● SHORT EXERCISE
Reproduce all of the material word for word.

● DATASET SECTION
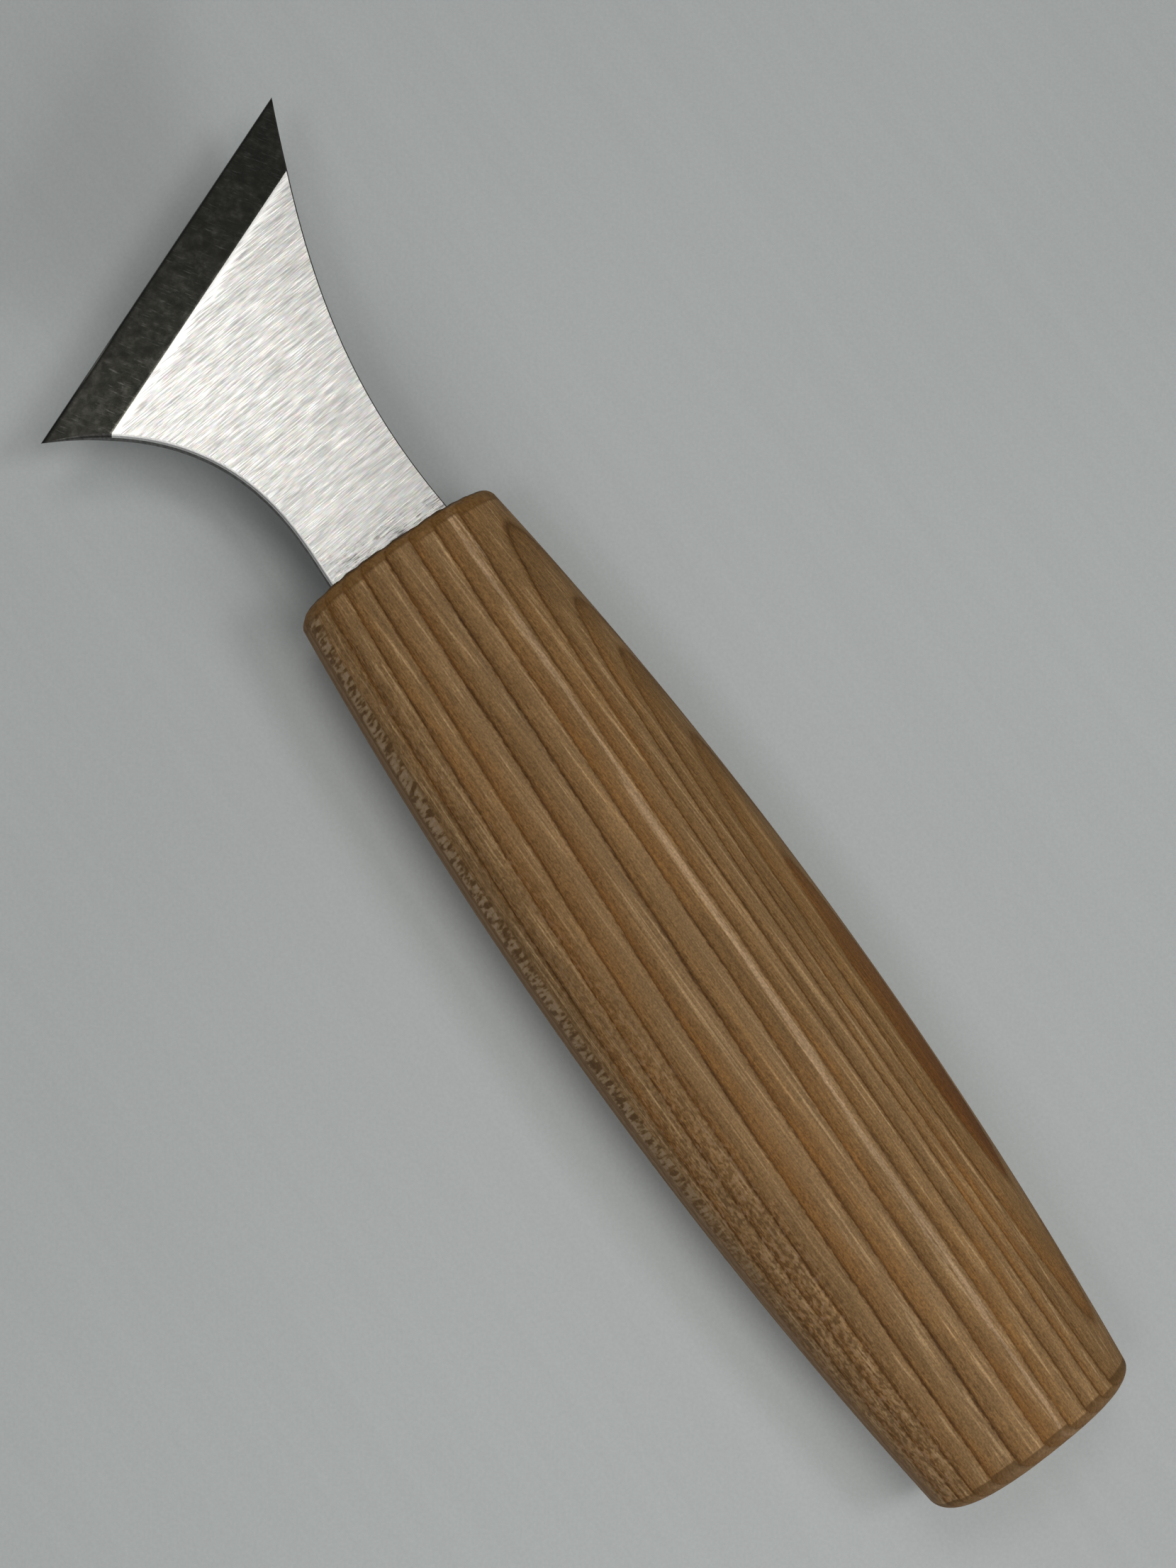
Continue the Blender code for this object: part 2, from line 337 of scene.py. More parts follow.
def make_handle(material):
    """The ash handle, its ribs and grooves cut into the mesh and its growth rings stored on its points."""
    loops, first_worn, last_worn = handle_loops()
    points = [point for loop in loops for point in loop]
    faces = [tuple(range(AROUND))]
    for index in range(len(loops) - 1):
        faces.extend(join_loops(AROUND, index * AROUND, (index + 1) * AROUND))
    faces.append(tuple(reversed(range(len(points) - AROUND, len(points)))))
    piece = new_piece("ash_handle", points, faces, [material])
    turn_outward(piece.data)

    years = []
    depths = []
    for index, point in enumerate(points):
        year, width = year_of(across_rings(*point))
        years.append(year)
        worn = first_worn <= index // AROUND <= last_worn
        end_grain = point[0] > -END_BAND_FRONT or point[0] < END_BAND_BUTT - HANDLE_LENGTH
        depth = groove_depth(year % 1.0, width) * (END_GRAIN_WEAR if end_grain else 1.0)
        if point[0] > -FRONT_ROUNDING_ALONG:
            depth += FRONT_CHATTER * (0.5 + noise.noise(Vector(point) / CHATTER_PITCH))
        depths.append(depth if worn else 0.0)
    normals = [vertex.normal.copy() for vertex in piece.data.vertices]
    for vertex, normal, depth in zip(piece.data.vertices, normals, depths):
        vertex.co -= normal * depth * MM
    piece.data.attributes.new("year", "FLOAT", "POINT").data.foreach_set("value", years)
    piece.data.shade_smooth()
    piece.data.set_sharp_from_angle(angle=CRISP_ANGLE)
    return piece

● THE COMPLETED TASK
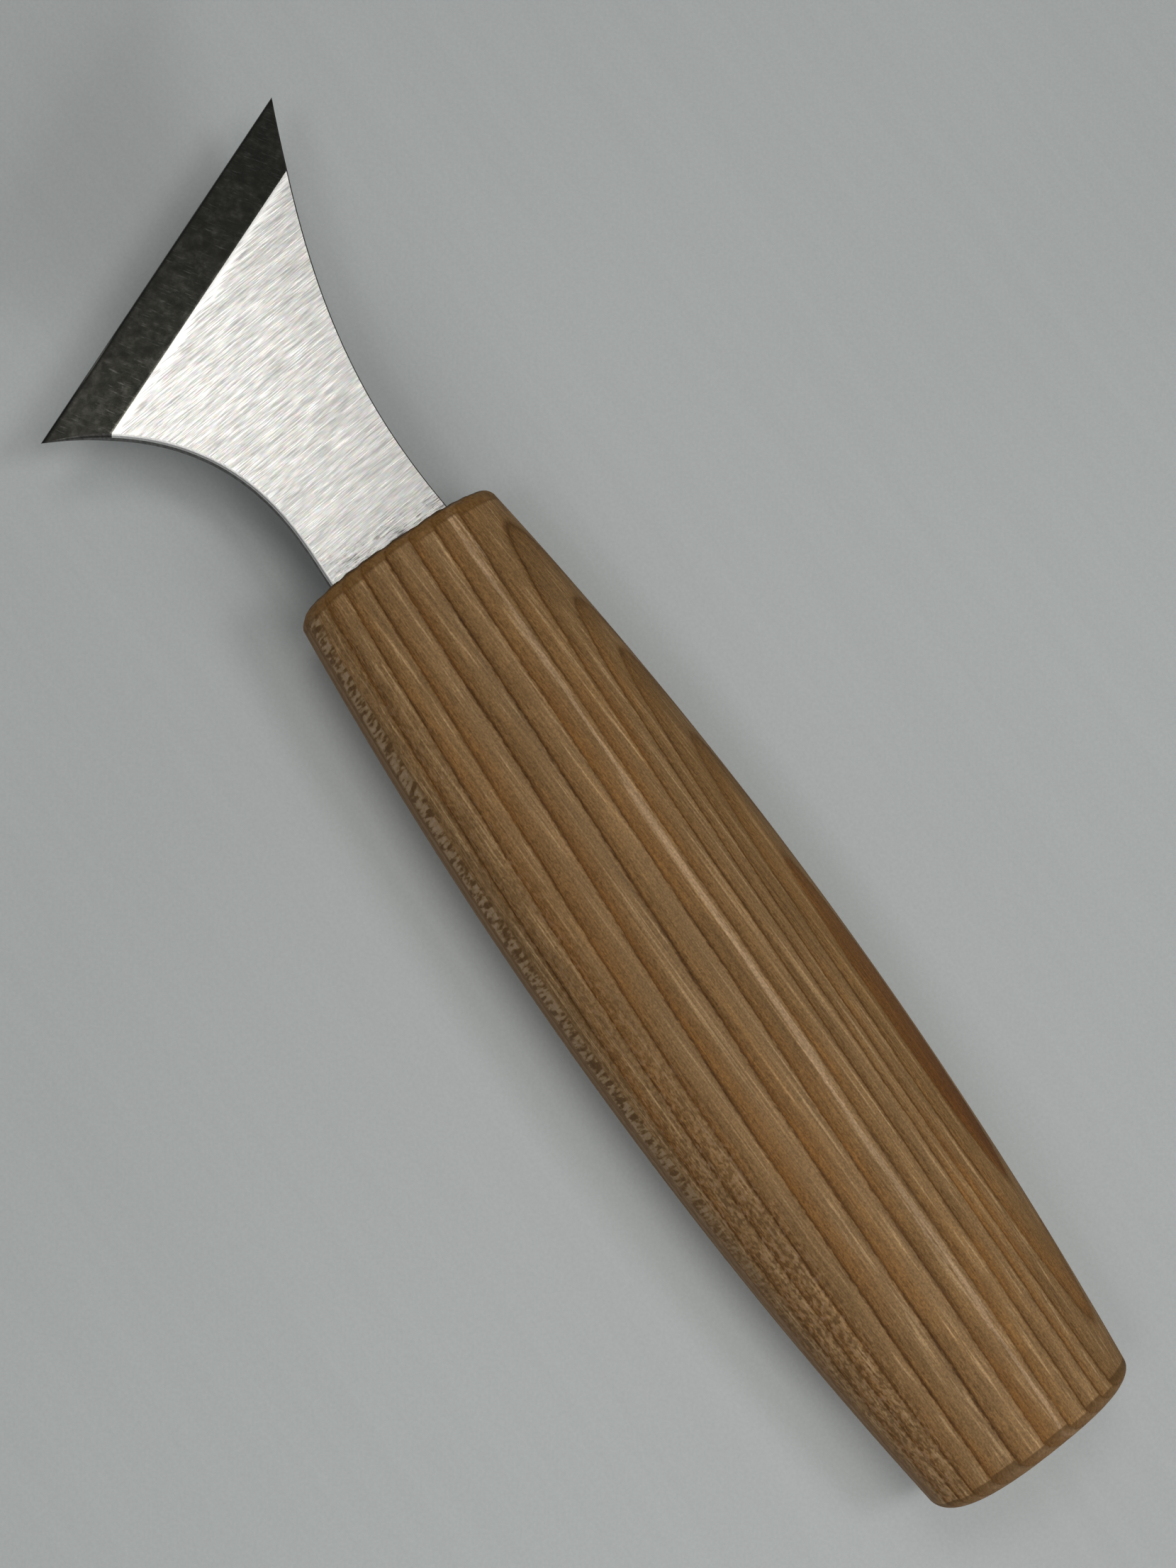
Continue the Blender code for this object: part 2, from line 337 of scene.py. More parts follow.
def make_handle(material):
    """The ash handle, its ribs and grooves cut into the mesh and its growth rings stored on its points."""
    loops, first_worn, last_worn = handle_loops()
    points = [point for loop in loops for point in loop]
    faces = [tuple(range(AROUND))]
    for index in range(len(loops) - 1):
        faces.extend(join_loops(AROUND, index * AROUND, (index + 1) * AROUND))
    faces.append(tuple(reversed(range(len(points) - AROUND, len(points)))))
    piece = new_piece("ash_handle", points, faces, [material])
    turn_outward(piece.data)

    years = []
    depths = []
    for index, point in enumerate(points):
        year, width = year_of(across_rings(*point))
        years.append(year)
        worn = first_worn <= index // AROUND <= last_worn
        end_grain = point[0] > -END_BAND_FRONT or point[0] < END_BAND_BUTT - HANDLE_LENGTH
        depth = groove_depth(year % 1.0, width) * (END_GRAIN_WEAR if end_grain else 1.0)
        if point[0] > -FRONT_ROUNDING_ALONG:
            depth += FRONT_CHATTER * (0.5 + noise.noise(Vector(point) / CHATTER_PITCH))
        depths.append(depth if worn else 0.0)
    normals = [vertex.normal.copy() for vertex in piece.data.vertices]
    for vertex, normal, depth in zip(piece.data.vertices, normals, depths):
        vertex.co -= normal * depth * MM
    piece.data.attributes.new("year", "FLOAT", "POINT").data.foreach_set("value", years)
    piece.data.shade_smooth()
    piece.data.set_sharp_from_angle(angle=CRISP_ANGLE)
    return piece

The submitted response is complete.